Depois disso, o silêncio. Ou melhor, a discrição. Ele segue compondo, participa de projetos, trabalha com teatro, com trilhas, com produção. Atravessa os anos duros da ditadura sem ceder à tentação do discurso panfletário. Quando volta ao disco, em 1974, é com “Línguas de Fogo” — um álbum de atmosfera introspectiva, experimental, tocado por nomes ligados ao Clube da Esquina. Tem Tenório Jr., Robertinho Silva, Toninho Horta. É um disco estranho, bonito, solar e noturno ao mesmo tempo. “Alô”, “Espera”, “Valsa”, “Línguas de Fogo”, Cicatrizes, Alento, — canções fortes com arranjos belíssimos.

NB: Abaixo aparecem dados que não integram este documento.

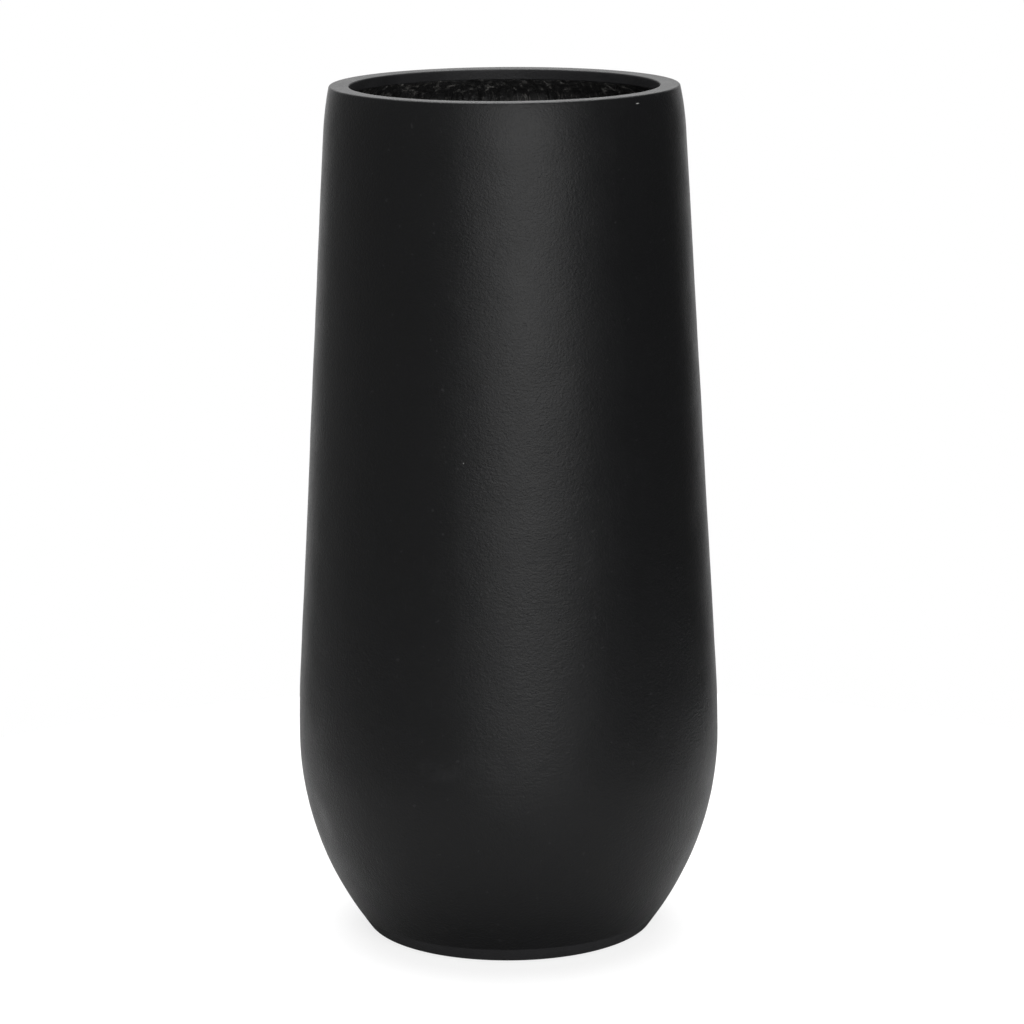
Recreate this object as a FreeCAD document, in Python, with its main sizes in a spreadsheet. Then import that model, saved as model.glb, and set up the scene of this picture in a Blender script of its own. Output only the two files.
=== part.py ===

Sidney também sabia reunir bons parceiros e reconhecia a grandeza do outro. Dividiu composições com Zé Kéti, com quem escreveu “Queixa”. Teve em Nara Leão sua intérprete mais constante e cúmplice. Paulinho da Viola gravou e elogiou suas melodias como quem reconhece um igual. Joyce Moreno, que dele era amiga, cantou suas canções com reverência e leveza. E há ainda os laços com Jards Macalé, com o pessoal da Elenco, com os músicos que, vindos do samba ou do instrumental, entendiam que sua obra era sofisticada sem ser hermética. Uma música que pedia escuta, e não reverência.
Não foi um artista ausente. Foi cuidadoso com sua produção. Quando dizem que ele foi “apagado”, me pergunto: por quem? Por quê? Seria apagamento ou escolha? Entre o show e a canção, ele preferiu a canção. Entre a vitrine e o bastidor, ele ficou no bastidor. E nem por isso se ausentou. Produziu, compôs, colaborou. Criou, inclusive, uma das minhas canções preferidas do nosso cancioneiro: a já citada “Pois É, Pra Quê?”, que começa e termina com uma indagação atemporal e um assovio comovente.
E se hoje resolvi escrever sobre ele, é porque acho que parte da nossa tarefa é essa: limpar a poeira da pressa e as bobagens ditas. Sidney foi um compositor respeitado. Fez belas e caprichadas canções. E isso, pra mim, é grandeza o bastante.
Quem sabe um dia a gente aprenda a escutar e paremos de inventar estigmas.
Sidney nos deixou cedo demais. Aos 35, quando já preparava um novo disco, com gente como Antonio Adolfo e Cláudio Jorge. Tom Jobim talvez participasse. Morreu de um ataque cardíaco, sozinho, num apartamento, depois de misturar remédios e bebida. Mas sua música está viva. Como uma carta guardada que de vez em quando a gente reencontra numa gaveta antiga.
Se é verdade que a música popular é também um arquivo das sensibilidades de uma época, Sidney Miller merece estar entre os nomes que a gente pronuncia com cuidado. Porque ele soube cantar o Brasil sem folclore, sem ufanismo, sem estardalhaço. Com doçura, dúvida e lirismo.
Ele não deixou uma obra extensa. Deixou o essencial. O que precisa ser ouvido com tempo, com atenção. É o que fica quando o ruído passa.